## Start Given records

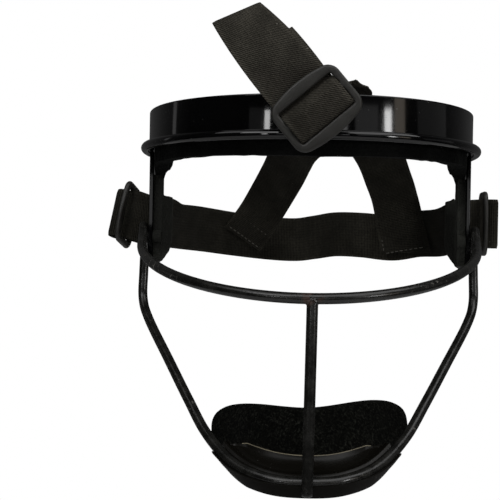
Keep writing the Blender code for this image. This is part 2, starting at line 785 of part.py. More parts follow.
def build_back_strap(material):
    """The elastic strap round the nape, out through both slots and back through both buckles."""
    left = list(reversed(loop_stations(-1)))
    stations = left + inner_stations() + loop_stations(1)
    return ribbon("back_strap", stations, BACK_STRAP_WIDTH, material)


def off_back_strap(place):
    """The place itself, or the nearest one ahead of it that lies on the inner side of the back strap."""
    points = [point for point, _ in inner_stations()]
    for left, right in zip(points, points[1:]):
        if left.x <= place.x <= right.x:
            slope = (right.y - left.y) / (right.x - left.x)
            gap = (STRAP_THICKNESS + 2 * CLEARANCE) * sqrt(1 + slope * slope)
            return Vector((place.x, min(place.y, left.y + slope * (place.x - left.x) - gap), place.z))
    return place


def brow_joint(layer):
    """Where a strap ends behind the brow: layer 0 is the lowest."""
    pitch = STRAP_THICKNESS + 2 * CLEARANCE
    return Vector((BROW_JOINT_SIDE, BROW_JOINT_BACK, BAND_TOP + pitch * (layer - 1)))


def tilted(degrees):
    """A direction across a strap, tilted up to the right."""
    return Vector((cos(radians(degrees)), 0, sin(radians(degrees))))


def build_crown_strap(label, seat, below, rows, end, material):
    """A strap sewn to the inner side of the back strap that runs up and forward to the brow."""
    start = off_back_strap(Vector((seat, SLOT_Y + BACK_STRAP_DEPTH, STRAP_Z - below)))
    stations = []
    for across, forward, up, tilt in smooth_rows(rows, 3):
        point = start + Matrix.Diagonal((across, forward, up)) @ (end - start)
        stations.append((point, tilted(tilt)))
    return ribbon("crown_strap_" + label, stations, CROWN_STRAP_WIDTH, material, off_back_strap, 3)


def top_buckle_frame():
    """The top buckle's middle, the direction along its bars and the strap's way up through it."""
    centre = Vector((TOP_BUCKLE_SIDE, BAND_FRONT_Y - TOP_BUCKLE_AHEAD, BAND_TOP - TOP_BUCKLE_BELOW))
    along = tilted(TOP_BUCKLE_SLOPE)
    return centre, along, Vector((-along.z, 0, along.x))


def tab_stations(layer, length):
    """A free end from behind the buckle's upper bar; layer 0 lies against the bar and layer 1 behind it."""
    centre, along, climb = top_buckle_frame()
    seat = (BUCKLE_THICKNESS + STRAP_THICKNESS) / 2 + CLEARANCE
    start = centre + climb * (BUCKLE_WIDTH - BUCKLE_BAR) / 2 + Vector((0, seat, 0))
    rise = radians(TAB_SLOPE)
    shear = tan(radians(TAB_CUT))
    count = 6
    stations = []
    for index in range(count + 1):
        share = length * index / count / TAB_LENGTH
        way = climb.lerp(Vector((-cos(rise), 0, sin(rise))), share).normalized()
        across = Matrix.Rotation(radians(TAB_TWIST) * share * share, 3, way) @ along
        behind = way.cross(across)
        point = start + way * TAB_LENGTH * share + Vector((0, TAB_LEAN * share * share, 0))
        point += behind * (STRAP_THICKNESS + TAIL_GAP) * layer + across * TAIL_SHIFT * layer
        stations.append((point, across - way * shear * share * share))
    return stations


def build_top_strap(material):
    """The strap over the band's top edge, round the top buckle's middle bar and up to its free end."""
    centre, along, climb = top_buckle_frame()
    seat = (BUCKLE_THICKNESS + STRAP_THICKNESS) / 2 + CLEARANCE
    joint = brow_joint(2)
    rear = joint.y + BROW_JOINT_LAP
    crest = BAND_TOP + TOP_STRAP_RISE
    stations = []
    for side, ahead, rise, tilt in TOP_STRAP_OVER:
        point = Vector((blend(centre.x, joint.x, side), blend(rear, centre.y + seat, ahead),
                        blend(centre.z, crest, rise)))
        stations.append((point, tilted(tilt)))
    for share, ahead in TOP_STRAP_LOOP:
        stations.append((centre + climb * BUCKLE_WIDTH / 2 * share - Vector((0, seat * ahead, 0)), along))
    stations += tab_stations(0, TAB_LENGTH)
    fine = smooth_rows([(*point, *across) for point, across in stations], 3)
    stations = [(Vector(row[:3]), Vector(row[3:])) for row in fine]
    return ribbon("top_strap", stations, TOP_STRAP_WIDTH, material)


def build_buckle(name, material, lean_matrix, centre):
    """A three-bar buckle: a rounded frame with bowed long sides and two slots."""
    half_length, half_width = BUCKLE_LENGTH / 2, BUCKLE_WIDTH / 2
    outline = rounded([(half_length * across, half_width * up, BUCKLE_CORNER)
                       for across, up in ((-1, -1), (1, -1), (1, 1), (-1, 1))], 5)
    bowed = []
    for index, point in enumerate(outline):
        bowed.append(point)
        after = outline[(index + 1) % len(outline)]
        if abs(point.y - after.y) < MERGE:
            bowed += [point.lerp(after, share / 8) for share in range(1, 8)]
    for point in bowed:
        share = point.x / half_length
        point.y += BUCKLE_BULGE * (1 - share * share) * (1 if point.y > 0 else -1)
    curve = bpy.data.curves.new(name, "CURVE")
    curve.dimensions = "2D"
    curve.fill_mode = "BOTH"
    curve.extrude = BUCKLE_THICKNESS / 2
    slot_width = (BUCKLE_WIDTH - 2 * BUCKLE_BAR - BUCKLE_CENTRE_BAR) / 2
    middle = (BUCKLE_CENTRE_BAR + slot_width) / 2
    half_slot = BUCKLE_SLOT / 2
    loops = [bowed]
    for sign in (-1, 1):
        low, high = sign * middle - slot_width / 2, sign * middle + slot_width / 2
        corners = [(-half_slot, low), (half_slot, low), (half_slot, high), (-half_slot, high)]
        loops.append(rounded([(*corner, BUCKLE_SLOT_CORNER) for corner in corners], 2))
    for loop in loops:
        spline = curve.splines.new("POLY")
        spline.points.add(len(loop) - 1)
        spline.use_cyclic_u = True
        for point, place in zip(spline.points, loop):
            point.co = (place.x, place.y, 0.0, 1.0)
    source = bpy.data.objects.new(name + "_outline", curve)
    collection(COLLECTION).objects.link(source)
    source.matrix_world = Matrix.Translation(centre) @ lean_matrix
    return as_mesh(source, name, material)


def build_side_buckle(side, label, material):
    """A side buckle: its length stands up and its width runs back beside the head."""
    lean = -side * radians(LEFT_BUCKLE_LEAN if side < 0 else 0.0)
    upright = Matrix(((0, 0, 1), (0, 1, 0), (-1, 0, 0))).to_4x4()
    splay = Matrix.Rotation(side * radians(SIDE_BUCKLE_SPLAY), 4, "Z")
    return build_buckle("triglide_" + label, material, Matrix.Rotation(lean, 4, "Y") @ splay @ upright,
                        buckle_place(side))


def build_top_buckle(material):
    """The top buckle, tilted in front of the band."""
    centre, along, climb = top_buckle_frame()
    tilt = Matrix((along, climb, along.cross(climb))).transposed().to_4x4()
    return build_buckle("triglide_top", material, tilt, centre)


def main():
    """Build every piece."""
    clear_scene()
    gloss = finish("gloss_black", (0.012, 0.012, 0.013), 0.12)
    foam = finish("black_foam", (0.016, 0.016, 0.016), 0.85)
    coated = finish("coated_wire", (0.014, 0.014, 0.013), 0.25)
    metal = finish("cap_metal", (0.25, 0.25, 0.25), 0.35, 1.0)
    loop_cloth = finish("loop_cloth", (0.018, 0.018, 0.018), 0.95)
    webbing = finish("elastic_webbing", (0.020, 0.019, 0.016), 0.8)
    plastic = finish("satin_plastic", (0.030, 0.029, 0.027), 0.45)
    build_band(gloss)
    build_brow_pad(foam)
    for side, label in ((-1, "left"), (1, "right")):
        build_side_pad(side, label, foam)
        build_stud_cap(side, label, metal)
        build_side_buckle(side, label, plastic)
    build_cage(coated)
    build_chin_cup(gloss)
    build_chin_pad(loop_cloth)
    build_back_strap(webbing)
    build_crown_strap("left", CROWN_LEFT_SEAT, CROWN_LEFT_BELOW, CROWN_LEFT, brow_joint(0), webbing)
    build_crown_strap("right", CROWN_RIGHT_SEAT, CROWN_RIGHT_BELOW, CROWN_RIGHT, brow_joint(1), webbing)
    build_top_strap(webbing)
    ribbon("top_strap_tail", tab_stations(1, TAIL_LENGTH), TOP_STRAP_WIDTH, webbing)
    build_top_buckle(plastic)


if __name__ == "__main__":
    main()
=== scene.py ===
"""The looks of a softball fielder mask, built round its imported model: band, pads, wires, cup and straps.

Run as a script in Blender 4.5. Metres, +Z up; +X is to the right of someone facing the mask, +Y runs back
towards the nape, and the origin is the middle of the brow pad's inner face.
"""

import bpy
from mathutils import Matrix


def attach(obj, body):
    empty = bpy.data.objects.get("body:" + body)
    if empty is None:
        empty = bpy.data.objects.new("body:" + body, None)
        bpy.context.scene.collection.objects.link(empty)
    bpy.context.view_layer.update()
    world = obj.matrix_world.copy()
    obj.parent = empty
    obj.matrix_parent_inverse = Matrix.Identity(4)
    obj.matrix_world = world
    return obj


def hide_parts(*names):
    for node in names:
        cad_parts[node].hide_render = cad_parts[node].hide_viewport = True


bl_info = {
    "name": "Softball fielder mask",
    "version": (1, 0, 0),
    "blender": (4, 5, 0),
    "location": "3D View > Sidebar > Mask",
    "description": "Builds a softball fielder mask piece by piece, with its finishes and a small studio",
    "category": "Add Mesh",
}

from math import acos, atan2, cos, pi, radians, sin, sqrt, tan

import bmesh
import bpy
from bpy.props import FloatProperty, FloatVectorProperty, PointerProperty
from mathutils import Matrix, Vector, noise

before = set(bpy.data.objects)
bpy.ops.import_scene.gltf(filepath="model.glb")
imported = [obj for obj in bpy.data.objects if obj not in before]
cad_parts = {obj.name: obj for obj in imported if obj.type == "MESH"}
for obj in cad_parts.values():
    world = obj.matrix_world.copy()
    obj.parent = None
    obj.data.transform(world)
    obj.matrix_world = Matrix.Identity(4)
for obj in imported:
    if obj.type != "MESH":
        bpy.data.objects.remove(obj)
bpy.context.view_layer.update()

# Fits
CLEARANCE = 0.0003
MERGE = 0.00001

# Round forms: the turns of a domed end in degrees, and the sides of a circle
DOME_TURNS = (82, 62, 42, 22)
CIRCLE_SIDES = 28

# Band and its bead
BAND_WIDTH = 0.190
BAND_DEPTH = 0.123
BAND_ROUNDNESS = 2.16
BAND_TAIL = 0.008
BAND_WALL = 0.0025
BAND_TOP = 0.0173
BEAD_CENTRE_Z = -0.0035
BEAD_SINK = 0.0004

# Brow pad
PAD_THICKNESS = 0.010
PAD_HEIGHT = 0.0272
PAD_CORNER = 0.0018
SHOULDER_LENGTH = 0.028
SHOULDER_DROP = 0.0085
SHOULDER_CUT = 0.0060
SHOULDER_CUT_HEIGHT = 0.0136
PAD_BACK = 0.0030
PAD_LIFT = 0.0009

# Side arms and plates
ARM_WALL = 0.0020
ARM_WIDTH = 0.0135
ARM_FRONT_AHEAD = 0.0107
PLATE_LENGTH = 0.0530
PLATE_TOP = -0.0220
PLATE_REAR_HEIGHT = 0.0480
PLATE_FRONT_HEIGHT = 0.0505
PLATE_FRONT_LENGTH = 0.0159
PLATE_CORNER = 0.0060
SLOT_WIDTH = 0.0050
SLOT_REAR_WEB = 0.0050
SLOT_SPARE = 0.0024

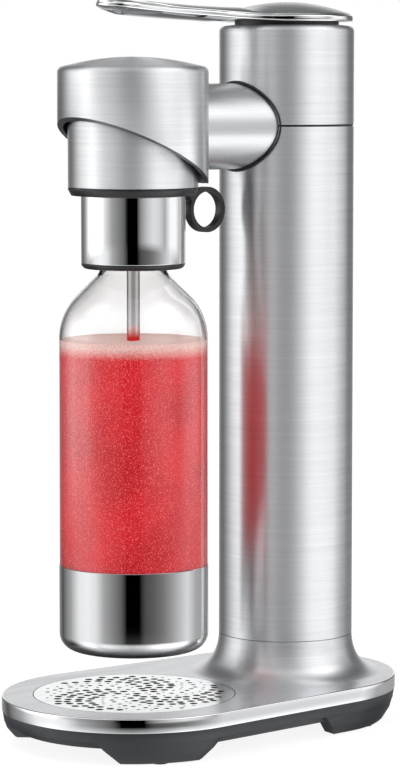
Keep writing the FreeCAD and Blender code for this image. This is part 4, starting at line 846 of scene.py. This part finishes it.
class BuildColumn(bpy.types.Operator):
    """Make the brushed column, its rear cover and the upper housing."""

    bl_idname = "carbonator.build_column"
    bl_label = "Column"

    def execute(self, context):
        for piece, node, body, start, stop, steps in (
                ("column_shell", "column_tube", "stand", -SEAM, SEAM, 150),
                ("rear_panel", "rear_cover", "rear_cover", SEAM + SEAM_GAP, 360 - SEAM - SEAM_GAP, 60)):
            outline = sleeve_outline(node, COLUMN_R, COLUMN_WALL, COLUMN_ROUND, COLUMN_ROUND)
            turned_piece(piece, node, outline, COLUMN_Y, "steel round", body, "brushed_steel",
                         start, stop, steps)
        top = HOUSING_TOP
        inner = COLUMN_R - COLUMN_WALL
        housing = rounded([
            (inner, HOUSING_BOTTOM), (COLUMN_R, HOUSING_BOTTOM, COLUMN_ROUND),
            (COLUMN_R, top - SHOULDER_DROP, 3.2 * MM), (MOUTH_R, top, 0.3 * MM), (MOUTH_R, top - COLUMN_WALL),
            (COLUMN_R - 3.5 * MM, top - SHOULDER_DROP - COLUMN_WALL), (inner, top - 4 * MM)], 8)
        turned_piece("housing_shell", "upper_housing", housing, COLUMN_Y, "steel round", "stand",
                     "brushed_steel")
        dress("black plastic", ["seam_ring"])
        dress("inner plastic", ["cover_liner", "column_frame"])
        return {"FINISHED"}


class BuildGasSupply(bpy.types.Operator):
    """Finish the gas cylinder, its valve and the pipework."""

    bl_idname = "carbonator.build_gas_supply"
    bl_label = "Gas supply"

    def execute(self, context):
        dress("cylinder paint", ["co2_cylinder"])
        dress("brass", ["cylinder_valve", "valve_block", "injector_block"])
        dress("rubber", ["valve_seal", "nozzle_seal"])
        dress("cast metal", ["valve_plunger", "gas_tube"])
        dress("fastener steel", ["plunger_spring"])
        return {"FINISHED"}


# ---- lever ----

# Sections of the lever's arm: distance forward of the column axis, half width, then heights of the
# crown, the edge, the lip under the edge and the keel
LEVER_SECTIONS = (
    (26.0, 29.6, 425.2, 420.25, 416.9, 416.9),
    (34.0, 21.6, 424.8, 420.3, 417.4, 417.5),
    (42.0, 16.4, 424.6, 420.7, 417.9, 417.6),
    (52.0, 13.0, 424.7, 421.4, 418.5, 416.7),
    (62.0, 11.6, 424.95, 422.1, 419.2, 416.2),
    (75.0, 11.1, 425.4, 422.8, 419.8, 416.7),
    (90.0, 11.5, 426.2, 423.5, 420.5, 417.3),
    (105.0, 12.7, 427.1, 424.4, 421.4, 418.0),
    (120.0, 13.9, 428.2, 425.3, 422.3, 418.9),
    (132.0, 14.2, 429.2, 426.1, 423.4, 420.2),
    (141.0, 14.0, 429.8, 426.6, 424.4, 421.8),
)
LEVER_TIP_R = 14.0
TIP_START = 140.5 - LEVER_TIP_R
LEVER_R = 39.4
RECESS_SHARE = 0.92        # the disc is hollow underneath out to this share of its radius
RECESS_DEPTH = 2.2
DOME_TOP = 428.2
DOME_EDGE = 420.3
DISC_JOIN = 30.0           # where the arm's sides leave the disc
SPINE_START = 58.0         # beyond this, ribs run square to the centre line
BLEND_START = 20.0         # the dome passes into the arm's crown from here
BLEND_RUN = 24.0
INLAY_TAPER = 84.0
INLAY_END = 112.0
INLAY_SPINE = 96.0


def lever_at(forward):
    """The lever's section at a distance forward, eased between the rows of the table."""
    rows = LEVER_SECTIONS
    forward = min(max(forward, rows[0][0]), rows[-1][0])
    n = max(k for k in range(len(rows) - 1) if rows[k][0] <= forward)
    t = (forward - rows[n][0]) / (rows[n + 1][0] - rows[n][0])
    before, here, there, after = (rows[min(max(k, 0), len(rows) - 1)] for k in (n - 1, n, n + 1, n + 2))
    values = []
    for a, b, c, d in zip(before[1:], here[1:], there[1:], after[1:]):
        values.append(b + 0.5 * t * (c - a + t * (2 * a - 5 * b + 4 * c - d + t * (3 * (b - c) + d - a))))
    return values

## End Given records

** What you need to do **
Reproduce exactly, please, only the lines from the start of the data above to the line that contains "return Vector((cos(radians(degrees)), 0, sin(radians(degrees))))", with both ends kept.

** Complete answer **
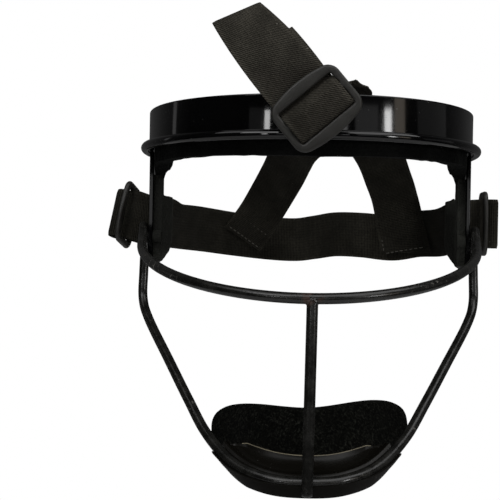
Keep writing the Blender code for this image. This is part 2, starting at line 785 of part.py. More parts follow.
def build_back_strap(material):
    """The elastic strap round the nape, out through both slots and back through both buckles."""
    left = list(reversed(loop_stations(-1)))
    stations = left + inner_stations() + loop_stations(1)
    return ribbon("back_strap", stations, BACK_STRAP_WIDTH, material)


def off_back_strap(place):
    """The place itself, or the nearest one ahead of it that lies on the inner side of the back strap."""
    points = [point for point, _ in inner_stations()]
    for left, right in zip(points, points[1:]):
        if left.x <= place.x <= right.x:
            slope = (right.y - left.y) / (right.x - left.x)
            gap = (STRAP_THICKNESS + 2 * CLEARANCE) * sqrt(1 + slope * slope)
            return Vector((place.x, min(place.y, left.y + slope * (place.x - left.x) - gap), place.z))
    return place


def brow_joint(layer):
    """Where a strap ends behind the brow: layer 0 is the lowest."""
    pitch = STRAP_THICKNESS + 2 * CLEARANCE
    return Vector((BROW_JOINT_SIDE, BROW_JOINT_BACK, BAND_TOP + pitch * (layer - 1)))


def tilted(degrees):
    """A direction across a strap, tilted up to the right."""
    return Vector((cos(radians(degrees)), 0, sin(radians(degrees))))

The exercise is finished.